Just over a year into Vietnam, I was excited, curious and fascinated by everything I saw around me. The traditional music and patriotic songs sung by the cadets kept me riveted because I placed them in the context of the stupendous courage and determination involved in defeating the French and the Americans.
I tarried awhile after the program finished because I wanted to thank the two women for being so welcoming and friendly. Soon they appeared, walking up the steps to the exit, flanking a short, distinguished man, who they chatted with incessantly.
On spotting me, they coolly linked their arms into his on either side and led him to me, saying with childlike delight: “Look, there is a foreigner here.”
Graciously, the gentleman smiled at me, shook my hand and left. There was certainly an element of shock at the realization that I had just shaken hands with a legend, but the real shock and awe was the familiarity and ease with which the young women interacted with General Giap.
The chance encounter with the general underlined for me the most attractive facet of Vietnamese society – a lack of class consciousness, a strong base of egalitarianism and dignity of labor. Nobody really seemed to throw their weight around. I had noticed this all around me (outside expatriate circles) when I arrived in Hanoi early in 1993.
The perception of an equal society was reinforced many times over subsequent years. Once, the military attaché at the Indian embassy told me he was amazed that when he went out with senior Vietnamese army personnel, their driver would share the table with them whenever they stopped for lunch or other refreshments.
Vietnam was a dream come true and the unexpected meeting with General Giap exemplified this as nothing else did.
For me, his passing is a marker for a mortal weakening of the egalitarian foundations that Vietnamese society seemed to have built up during its independence struggles.
The solidarity and sense of community required to throw off the yoke of foreign domination has over the last two-and-a-half decades been replaced by an each-one-for-themselves approach promoted under the dominant neoliberal development paradigm as natural and desirable.
Vietnam’s most captivating charm has had less to do with its beautiful, unspoiled landscapes and more to do with its people, whose spontaneity bespoke of an unspoiled, non-worldly wise nature.
That charm has been dwindling at astonishing speed even as leaders and commentators extol the virtues of greater global integration and paint the picture of a modern, industrialized nation surging to great prosperity on an export-oriented growth policy – a policy that has palpably laid waste to, polluted and depleted the nation’s precious natural resources – land, water and air.

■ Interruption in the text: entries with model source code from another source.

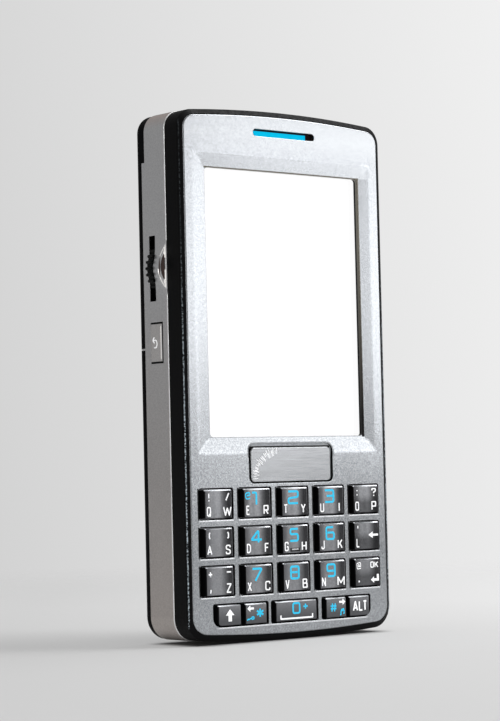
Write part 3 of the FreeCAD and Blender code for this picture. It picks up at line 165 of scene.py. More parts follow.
def less(tree, a, b):
    return math_node(tree, "SUBTRACT", a, b)


def inverse(tree, mask):
    return less(tree, 1.0, mask)


def times(tree, *values):
    out = values[0]
    for value in values[1:]:
        out = math_node(tree, "MULTIPLY", out, value)
    return out


def most(tree, *values):
    """The largest of several values."""
    out = values[0]
    for value in values[1:]:
        out = math_node(tree, "MAXIMUM", out, value)
    return out


def ramp(tree, value, low, high, out_low=0.0, out_high=1.0, smooth=False):
    """The value taken from one range to another, and held beyond its ends."""
    return add(
        tree, "ShaderNodeMapRange", interpolation_type="SMOOTHSTEP" if smooth else "LINEAR",
        Value=value, From_Min=low, From_Max=high, To_Min=out_low, To_Max=out_high,
    ).outputs[0]


def inside(tree, value, limit, soft):
    """1 up to the limit, falling to 0 over the soft width."""
    return ramp(tree, value, limit, limit + soft, 1.0, 0.0)


def beyond(tree, value, limit, soft):
    """0 up to the limit, rising to 1 over the soft width."""
    return ramp(tree, value, limit, limit + soft)


def stripe(tree, value, centre, half, soft):
    """1 within half of the centre, falling to 0 over the soft width."""
    return inside(tree, absolute(tree, less(tree, value, centre)), half, soft)


def cell(tree, value, start, pitch):
    """Place within a repeated cell, from 0 to 1."""
    return math_node(tree, "FRACT", times(tree, less(tree, value, start), 1 / pitch))


def mix_colour(tree, factor, a, b):
    """From colour a to colour b. A constant colour is red, green and blue."""
    a, b = (c if isinstance(c, bpy.types.NodeSocket) else (*c[:3], 1) for c in (a, b))
    return add(tree, "ShaderNodeMix", data_type="RGBA", i0=factor, i6=a, i7=b).outputs[2]


def coordinates(tree):
    """The coordinate node of a material."""
    where = tree.nodes.get("where") or tree.nodes.new("ShaderNodeTexCoord")
    where.name = "where"
    return where.outputs


def position(tree):
    """X, Y and Z on the object, in mm."""
    here = coordinates(tree)["Object"]
    scaled = add(tree, "ShaderNodeVectorMath", operation="SCALE", i0=here, Scale=1 / MM).outputs[0]
    return tuple(add(tree, "ShaderNodeSeparateXYZ", Vector=scaled).outputs)


def facing(tree):
    """X, Y and Z of the direction that the surface faces."""
    return tuple(add(tree, "ShaderNodeSeparateXYZ", Vector=coordinates(tree)["Normal"]).outputs)


def noise(tree, scale, detail=2.0, rough=0.5, stretch=None):
    """Noise over the object; scale is in features per metre."""
    vector = coordinates(tree)["Object"]
    if stretch:
        vector = add(tree, "ShaderNodeMapping", Vector=vector, Scale=stretch).outputs[0]
    node = add(tree, "ShaderNodeTexNoise", Vector=vector, Scale=scale, Detail=detail, Roughness=rough)
    return node.outputs[0]


def speckle(tree, scale, low=0.3, high=0.7, detail=2.0, rough=0.5, stretch=None):
    """Noise with more contrast: 0 up to the low value and 1 from the high one."""
    return ramp(tree, noise(tree, scale, detail, rough, stretch), low, high)


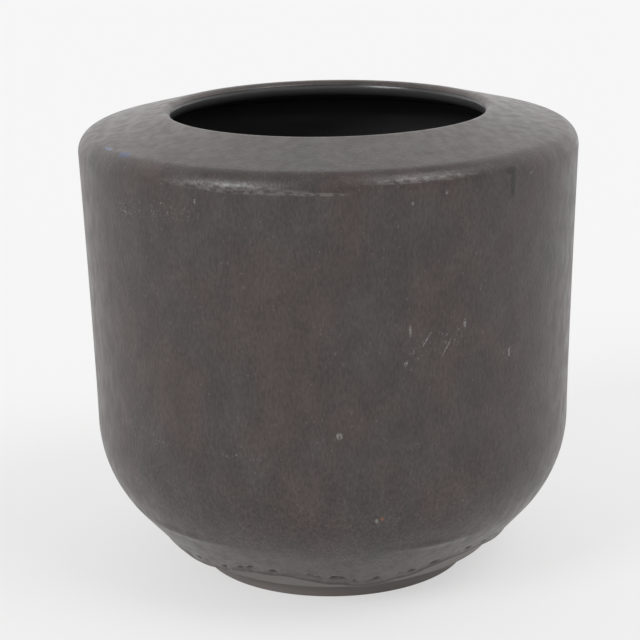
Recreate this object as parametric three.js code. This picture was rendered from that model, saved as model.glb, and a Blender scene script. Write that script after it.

The social impacts of this development have been severely damaging as well. The endemic crime and corruption on view today cannot be addressed with any degree of efficacy if the egalitarian foundations are not restored.
But how can they be restored if leaders and the people are not able to envision such a society, and be willing to work towards that common goal?
Such visions are typically dismissed as utopian and wishful thinking these days, but these were the ideals that energized revolutionaries like Ho Chi Minh and Vo Nguyen Giap.
Right now, the contrast between fighting for public good and harvesting gains for oneself is stark. The sacrifices made by General Giap’s generation will be in vain if their ideals are jettisoned for the convenience of the so-called free market, which is anything but, as we have seen.
As we mourn his passing and celebrate his achievements, I am hoping against hope that General Giap’s life will not be packaged and reduced into a glorious paean sung by those not aware of the real nature of the achievements of the revolutionary generation. 
We have seen this happen to the likes of Che Guevara, Mahatma Gandhi and Martin Luther King. Their iconic value has become a commodity to be bought and sold; and the message of their lives lost in the cacophony of a consumerist marketplace.
My prayer is that the same fate does not befall General Giap.
May his soul rest in peace.
By Hari Chathrattil*
* The writer is a foreign copy editor who works for Vietweek. The opinions expressed are his own.